Could we ever see a return to the gold standard?

One thing we learned from the Great Depression and subsequent crises is that the gold standard severely constrains central banks from providing liquidity. Financial markets often need massive infusions of liquidity or cash, as happened during the global financial crisis. The gold standard inherently limits liquidity. I don’t think there is any going back. The supply of gold is limited. If you’re anchored to gold, you can’t print money at will. Financial assets that can be created freely turn out to be most useful in a crisis. Without an institution like the Fed that could produce money in unlimited quantities when the crisis hit, we’d be in much worse shape.

The U.S. like many advanced economies, has an aging population, a declining work force, growing debts and forecasts that suggest the dollar will weaken over time against the currencies of emerging market economies which could raise interest rates. That would raise the cost of capital for the U.S. dealing a strong blow to the economy. Is this inevitable?
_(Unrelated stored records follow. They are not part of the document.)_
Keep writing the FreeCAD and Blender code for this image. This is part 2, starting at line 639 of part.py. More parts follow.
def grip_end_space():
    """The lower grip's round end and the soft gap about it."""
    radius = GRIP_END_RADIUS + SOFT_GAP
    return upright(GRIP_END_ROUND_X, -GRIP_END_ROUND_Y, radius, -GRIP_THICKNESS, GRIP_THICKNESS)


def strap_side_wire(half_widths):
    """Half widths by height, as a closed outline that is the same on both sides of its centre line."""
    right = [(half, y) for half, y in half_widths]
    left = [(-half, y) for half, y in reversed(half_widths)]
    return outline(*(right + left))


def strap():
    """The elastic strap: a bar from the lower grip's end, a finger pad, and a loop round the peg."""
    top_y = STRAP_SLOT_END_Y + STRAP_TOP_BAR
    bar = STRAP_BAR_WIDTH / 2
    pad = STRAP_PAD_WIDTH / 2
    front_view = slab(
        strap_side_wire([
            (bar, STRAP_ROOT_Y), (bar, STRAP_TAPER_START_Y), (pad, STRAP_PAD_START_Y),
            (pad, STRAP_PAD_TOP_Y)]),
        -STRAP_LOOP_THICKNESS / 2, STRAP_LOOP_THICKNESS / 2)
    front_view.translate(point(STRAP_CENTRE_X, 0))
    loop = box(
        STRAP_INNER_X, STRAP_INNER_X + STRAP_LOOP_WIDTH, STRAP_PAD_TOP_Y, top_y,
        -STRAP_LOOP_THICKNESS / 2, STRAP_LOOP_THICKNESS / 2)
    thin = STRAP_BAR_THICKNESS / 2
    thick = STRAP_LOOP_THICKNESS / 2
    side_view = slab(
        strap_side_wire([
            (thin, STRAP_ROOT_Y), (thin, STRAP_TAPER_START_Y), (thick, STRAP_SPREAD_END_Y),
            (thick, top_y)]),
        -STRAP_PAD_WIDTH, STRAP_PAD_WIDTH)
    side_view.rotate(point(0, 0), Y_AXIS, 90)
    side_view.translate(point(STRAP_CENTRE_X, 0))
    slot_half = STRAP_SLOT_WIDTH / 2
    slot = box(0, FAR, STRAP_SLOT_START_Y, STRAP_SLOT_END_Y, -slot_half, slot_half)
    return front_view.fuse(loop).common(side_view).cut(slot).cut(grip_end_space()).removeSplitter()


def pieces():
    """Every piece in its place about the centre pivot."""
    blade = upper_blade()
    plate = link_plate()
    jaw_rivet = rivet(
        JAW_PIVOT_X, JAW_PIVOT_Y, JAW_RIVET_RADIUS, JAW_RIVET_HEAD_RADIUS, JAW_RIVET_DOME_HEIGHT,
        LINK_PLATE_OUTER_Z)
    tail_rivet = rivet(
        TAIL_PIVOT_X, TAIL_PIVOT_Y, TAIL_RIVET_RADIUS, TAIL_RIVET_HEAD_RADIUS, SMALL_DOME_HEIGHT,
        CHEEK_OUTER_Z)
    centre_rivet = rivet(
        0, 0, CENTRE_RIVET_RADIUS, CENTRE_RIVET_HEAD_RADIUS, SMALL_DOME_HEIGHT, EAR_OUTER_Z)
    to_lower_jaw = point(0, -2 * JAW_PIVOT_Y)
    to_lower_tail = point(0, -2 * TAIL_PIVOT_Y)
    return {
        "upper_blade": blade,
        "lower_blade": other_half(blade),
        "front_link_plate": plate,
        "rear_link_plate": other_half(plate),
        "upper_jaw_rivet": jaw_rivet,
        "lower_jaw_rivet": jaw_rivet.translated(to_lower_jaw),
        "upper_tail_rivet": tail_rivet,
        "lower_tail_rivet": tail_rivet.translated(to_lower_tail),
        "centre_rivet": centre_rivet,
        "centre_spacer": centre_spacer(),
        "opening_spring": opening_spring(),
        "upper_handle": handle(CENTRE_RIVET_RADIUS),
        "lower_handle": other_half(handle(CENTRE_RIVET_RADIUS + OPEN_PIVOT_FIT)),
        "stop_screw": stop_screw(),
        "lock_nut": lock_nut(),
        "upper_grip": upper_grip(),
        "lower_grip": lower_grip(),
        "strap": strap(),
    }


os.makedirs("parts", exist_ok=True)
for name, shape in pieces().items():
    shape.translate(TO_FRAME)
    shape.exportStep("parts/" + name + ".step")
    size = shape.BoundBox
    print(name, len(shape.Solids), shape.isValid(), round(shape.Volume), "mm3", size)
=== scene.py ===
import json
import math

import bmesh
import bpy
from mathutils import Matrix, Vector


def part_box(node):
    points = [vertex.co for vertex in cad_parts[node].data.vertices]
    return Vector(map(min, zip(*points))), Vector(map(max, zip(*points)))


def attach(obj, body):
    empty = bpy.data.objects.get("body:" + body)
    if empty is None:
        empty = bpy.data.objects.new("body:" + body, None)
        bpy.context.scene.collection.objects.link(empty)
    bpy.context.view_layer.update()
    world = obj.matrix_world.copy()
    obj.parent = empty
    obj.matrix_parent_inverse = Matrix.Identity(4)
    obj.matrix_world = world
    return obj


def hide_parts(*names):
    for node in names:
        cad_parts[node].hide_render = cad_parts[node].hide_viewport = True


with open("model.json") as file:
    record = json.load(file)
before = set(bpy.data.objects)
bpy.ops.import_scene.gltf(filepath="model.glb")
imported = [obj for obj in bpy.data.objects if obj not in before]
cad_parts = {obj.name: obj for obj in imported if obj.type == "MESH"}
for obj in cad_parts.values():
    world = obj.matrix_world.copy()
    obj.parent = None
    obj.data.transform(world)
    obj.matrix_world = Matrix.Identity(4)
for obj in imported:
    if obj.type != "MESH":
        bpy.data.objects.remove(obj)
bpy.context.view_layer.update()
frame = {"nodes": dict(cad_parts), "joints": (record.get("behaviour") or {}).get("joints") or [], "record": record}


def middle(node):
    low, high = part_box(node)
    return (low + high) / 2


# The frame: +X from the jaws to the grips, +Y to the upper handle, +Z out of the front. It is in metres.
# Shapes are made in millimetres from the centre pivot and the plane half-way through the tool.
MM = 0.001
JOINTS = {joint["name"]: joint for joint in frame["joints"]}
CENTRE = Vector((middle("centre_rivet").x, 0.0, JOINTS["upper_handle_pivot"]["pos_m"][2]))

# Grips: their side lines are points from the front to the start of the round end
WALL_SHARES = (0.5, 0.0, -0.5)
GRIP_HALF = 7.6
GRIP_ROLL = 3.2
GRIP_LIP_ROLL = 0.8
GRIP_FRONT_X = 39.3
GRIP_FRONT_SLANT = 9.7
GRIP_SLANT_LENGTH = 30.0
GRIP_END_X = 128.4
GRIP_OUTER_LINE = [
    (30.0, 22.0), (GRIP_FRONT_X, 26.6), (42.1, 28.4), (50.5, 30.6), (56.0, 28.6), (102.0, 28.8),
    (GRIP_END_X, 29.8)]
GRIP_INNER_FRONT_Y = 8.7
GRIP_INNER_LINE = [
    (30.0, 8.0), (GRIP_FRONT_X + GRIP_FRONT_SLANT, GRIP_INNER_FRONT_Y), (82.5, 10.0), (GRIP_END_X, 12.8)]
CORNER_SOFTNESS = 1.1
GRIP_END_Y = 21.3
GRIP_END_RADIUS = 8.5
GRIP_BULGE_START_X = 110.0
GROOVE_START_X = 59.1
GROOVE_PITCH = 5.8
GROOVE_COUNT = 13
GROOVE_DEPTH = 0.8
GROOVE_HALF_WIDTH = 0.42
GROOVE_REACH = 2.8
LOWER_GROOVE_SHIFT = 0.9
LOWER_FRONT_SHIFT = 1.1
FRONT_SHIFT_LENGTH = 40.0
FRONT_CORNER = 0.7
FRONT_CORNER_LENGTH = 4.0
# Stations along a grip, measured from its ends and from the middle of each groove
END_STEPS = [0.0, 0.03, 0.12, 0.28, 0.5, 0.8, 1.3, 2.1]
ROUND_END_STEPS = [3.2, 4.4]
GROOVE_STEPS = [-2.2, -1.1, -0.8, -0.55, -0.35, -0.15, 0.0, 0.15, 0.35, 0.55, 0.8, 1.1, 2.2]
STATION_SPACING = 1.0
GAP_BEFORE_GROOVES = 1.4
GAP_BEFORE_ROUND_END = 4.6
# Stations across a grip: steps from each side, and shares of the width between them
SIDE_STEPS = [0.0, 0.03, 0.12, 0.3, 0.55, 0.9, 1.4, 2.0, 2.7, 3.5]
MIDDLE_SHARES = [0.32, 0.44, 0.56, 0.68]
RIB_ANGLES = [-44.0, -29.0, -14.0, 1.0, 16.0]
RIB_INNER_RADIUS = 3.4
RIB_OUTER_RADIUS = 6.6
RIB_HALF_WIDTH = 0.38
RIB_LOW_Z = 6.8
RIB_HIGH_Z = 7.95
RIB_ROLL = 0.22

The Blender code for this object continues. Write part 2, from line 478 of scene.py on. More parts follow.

The dollar is likely to depreciate, partly because the U.S. still has a sizable trade deficit. From this perspective, a dollar adjustment would be good for the U.S. and the rest of the world.

But it’s not clear interest rates will rise significantly any time soon. The world still clamors for dollars and there is no sign this will end. The world is so eager for protection against financial market mayhem, and there’s such a dearth of safe assets, so people may be willing to pay a high price for safety. It is plausible that there could come a tipping point when foreign and domestic investors lose confidence in the dollar. But this would create turmoil in financial markets worldwide. And that would cause investors to run for cover—right back into the arms of the dollar! So, till a better alternative comes along, for the foreseeable future the world is stuck in the dollar trap.